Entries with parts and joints
— begin —
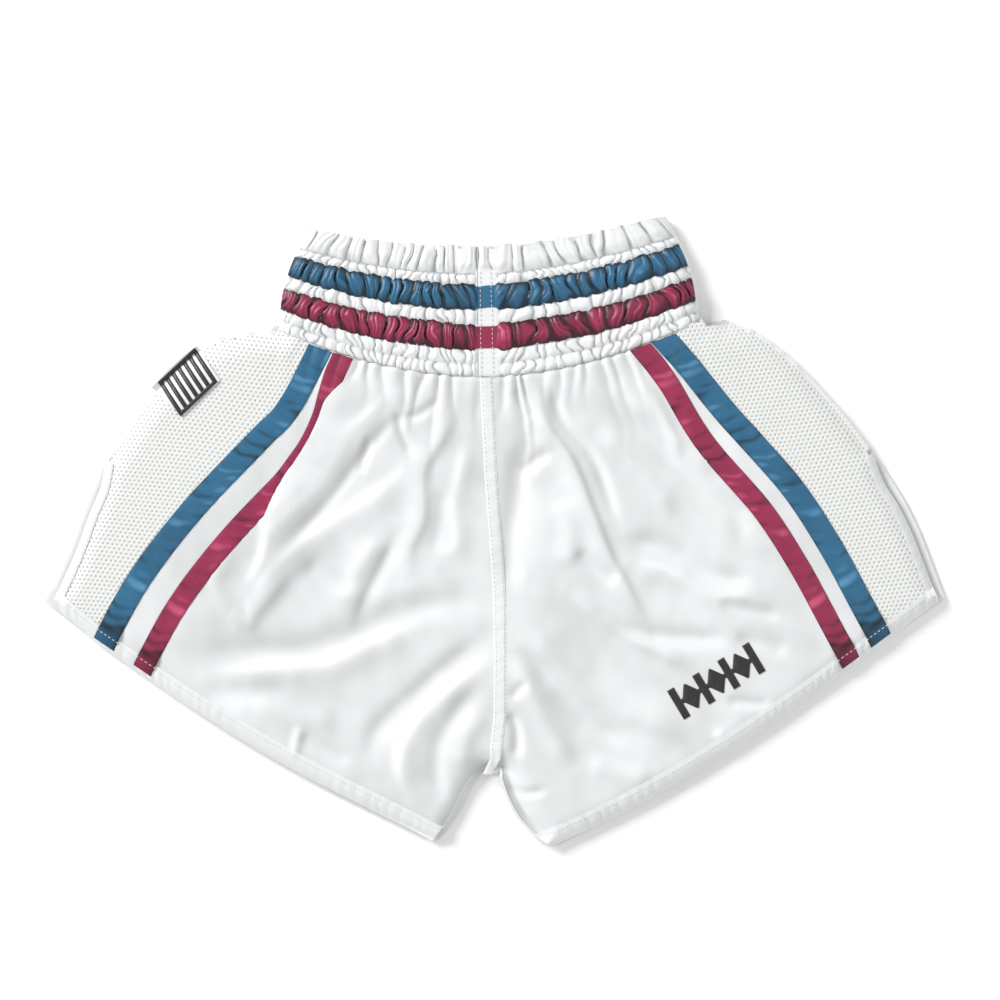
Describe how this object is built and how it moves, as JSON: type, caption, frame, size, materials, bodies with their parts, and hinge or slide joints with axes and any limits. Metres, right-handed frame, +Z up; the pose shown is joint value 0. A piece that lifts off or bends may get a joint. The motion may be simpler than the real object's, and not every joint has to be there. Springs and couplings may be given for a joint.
{
  "type": "boxing shorts",
  "caption": "Satin boxing shorts lying flat: shirred elastic waistband with ribbons, taped legs, mesh side panels with vents.",
  "frame": {"origin": "on the table, under the middle of the shorts' bounding box", "axes": "+X across the shorts, towards the wearer's left side, which is the viewer's right; +Y from the leg tips up to the waist; +Z up from the table, out of the front"},
  "size_m": [0.588, 0.4138, 0.0172],
  "materials": {
    "white_satin": "satin",
    "white_mesh": "matte",
    "blue_satin": "satin",
    "crimson_satin": "satin",
    "woven_elastic": "matte",
    "black_thread": "satin"
  },
  "bodies": {
    "right_half": {"back_blue_ribbon_right": "blue_satin", "back_blue_tape_right": "blue_satin", "back_crimson_ribbon_right": "crimson_satin", "back_crimson_tape_right": "crimson_satin", "back_hem_right": "white_satin", "back_mesh_panel_right": "white_mesh", "back_satin_panel_right": "white_satin", "back_vent_edge_right": "white_satin", "back_waistband_right": "white_satin", "centre_back_seam": "white_satin", "centre_front_placket": "white_satin", "front_blue_ribbon_right": "blue_satin", "front_blue_tape_right": "blue_satin", "front_crimson_ribbon_right": "crimson_satin", "front_crimson_tape_right": "crimson_satin", "front_hem_right": "white_satin", "front_mesh_panel_right": "white_mesh", "front_satin_panel_right": "white_satin", "front_vent_edge_right": "white_satin", "front_waistband_right": "white_satin", "inseam_right": "white_satin", "leg_motif": "black_thread", "side_seam_right": "white_satin", "waist_elastic_1_right": "woven_elastic", "waist_elastic_2_right": "woven_elastic", "waist_elastic_3_right": "woven_elastic", "waist_elastic_4_right": "woven_elastic", "waist_lining_right": "white_satin", "waistband_side_seam_right": "white_satin"},
    "left_half": {"back_blue_ribbon_left": "blue_satin", "back_blue_tape_left": "blue_satin", "back_crimson_ribbon_left": "crimson_satin", "back_crimson_tape_left": "crimson_satin", "back_hem_left": "white_satin", "back_mesh_panel_left": "white_mesh", "back_satin_panel_left": "white_satin", "back_vent_edge_left": "white_satin", "back_waistband_left": "white_satin", "barred_badge": "black_thread", "front_blue_ribbon_left": "blue_satin", "front_blue_tape_left": "blue_satin", "front_crimson_ribbon_left": "crimson_satin", "front_crimson_tape_left": "crimson_satin", "front_hem_left": "white_satin", "front_mesh_panel_left": "white_mesh", "front_satin_panel_left": "white_satin", "front_vent_edge_left": "white_satin", "front_waistband_left": "white_satin", "inseam_left": "white_satin", "side_seam_left": "white_satin", "waist_elastic_1_left": "woven_elastic", "waist_elastic_2_left": "woven_elastic", "waist_elastic_3_left": "woven_elastic", "waist_elastic_4_left": "woven_elastic", "waist_lining_left": "white_satin", "waistband_side_seam_left": "white_satin"}
  },
  "joints": [
    {"name": "centre_fold", "type": "hinge", "parent": "right_half", "child": "left_half", "pos_m": [-0.00515, 0, 0.0175], "axis": [0, 1, 0], "range_deg": [0, 180]}
  ]
}
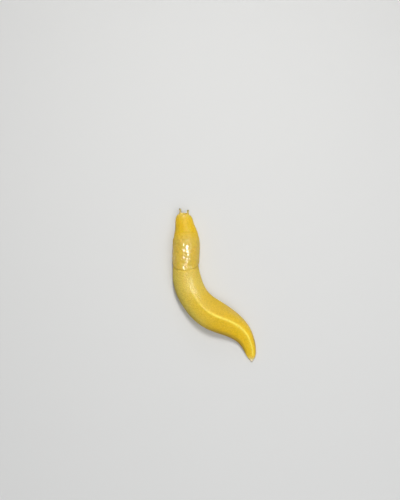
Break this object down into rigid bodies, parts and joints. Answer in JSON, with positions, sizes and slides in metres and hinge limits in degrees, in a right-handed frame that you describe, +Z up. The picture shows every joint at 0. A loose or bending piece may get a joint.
— end —
• **Given instruction**: Print every line of the records exactly. Omit nothing.

• **Written answer**:
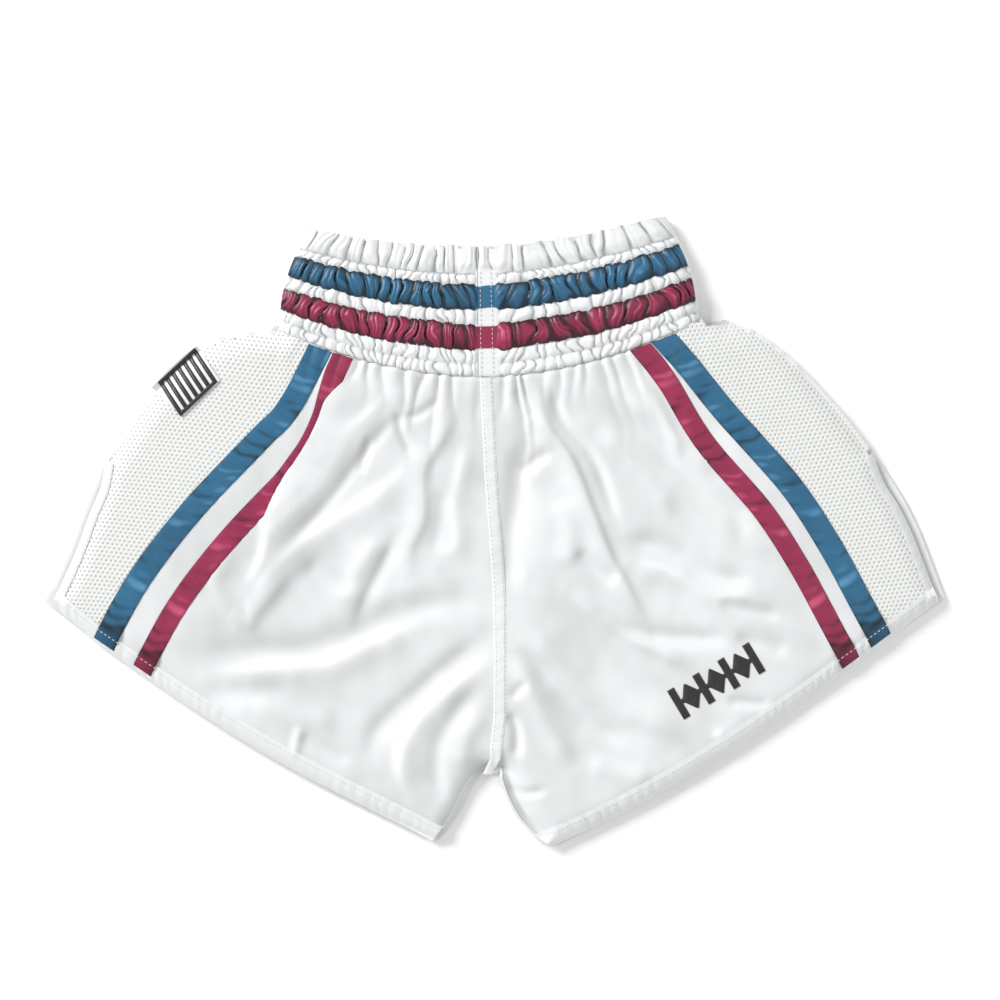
Describe how this object is built and how it moves, as JSON: type, caption, frame, size, materials, bodies with their parts, and hinge or slide joints with axes and any limits. Metres, right-handed frame, +Z up; the pose shown is joint value 0. A piece that lifts off or bends may get a joint. The motion may be simpler than the real object's, and not every joint has to be there. Springs and couplings may be given for a joint.
{
  "type": "boxing shorts",
  "caption": "Satin boxing shorts lying flat: shirred elastic waistband with ribbons, taped legs, mesh side panels with vents.",
  "frame": {"origin": "on the table, under the middle of the shorts' bounding box", "axes": "+X across the shorts, towards the wearer's left side, which is the viewer's right; +Y from the leg tips up to the waist; +Z up from the table, out of the front"},
  "size_m": [0.588, 0.4138, 0.0172],
  "materials": {
    "white_satin": "satin",
    "white_mesh": "matte",
    "blue_satin": "satin",
    "crimson_satin": "satin",
    "woven_elastic": "matte",
    "black_thread": "satin"
  },
  "bodies": {
    "right_half": {"back_blue_ribbon_right": "blue_satin", "back_blue_tape_right": "blue_satin", "back_crimson_ribbon_right": "crimson_satin", "back_crimson_tape_right": "crimson_satin", "back_hem_right": "white_satin", "back_mesh_panel_right": "white_mesh", "back_satin_panel_right": "white_satin", "back_vent_edge_right": "white_satin", "back_waistband_right": "white_satin", "centre_back_seam": "white_satin", "centre_front_placket": "white_satin", "front_blue_ribbon_right": "blue_satin", "front_blue_tape_right": "blue_satin", "front_crimson_ribbon_right": "crimson_satin", "front_crimson_tape_right": "crimson_satin", "front_hem_right": "white_satin", "front_mesh_panel_right": "white_mesh", "front_satin_panel_right": "white_satin", "front_vent_edge_right": "white_satin", "front_waistband_right": "white_satin", "inseam_right": "white_satin", "leg_motif": "black_thread", "side_seam_right": "white_satin", "waist_elastic_1_right": "woven_elastic", "waist_elastic_2_right": "woven_elastic", "waist_elastic_3_right": "woven_elastic", "waist_elastic_4_right": "woven_elastic", "waist_lining_right": "white_satin", "waistband_side_seam_right": "white_satin"},
    "left_half": {"back_blue_ribbon_left": "blue_satin", "back_blue_tape_left": "blue_satin", "back_crimson_ribbon_left": "crimson_satin", "back_crimson_tape_left": "crimson_satin", "back_hem_left": "white_satin", "back_mesh_panel_left": "white_mesh", "back_satin_panel_left": "white_satin", "back_vent_edge_left": "white_satin", "back_waistband_left": "white_satin", "barred_badge": "black_thread", "front_blue_ribbon_left": "blue_satin", "front_blue_tape_left": "blue_satin", "front_crimson_ribbon_left": "crimson_satin", "front_crimson_tape_left": "crimson_satin", "front_hem_left": "white_satin", "front_mesh_panel_left": "white_mesh", "front_satin_panel_left": "white_satin", "front_vent_edge_left": "white_satin", "front_waistband_left": "white_satin", "inseam_left": "white_satin", "side_seam_left": "white_satin", "waist_elastic_1_left": "woven_elastic", "waist_elastic_2_left": "woven_elastic", "waist_elastic_3_left": "woven_elastic", "waist_elastic_4_left": "woven_elastic", "waist_lining_left": "white_satin", "waistband_side_seam_left": "white_satin"}
  },
  "joints": [
    {"name": "centre_fold", "type": "hinge", "parent": "right_half", "child": "left_half", "pos_m": [-0.00515, 0, 0.0175], "axis": [0, 1, 0], "range_deg": [0, 180]}
  ]
}
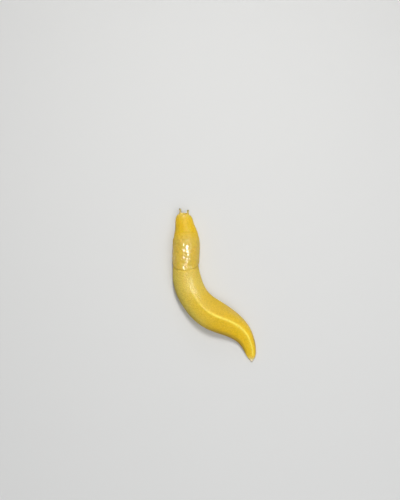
Break this object down into rigid bodies, parts and joints. Answer in JSON, with positions, sizes and slides in metres and hinge limits in degrees, in a right-handed frame that you describe, +Z up. The picture shows every joint at 0. A loose or bending piece may get a joint.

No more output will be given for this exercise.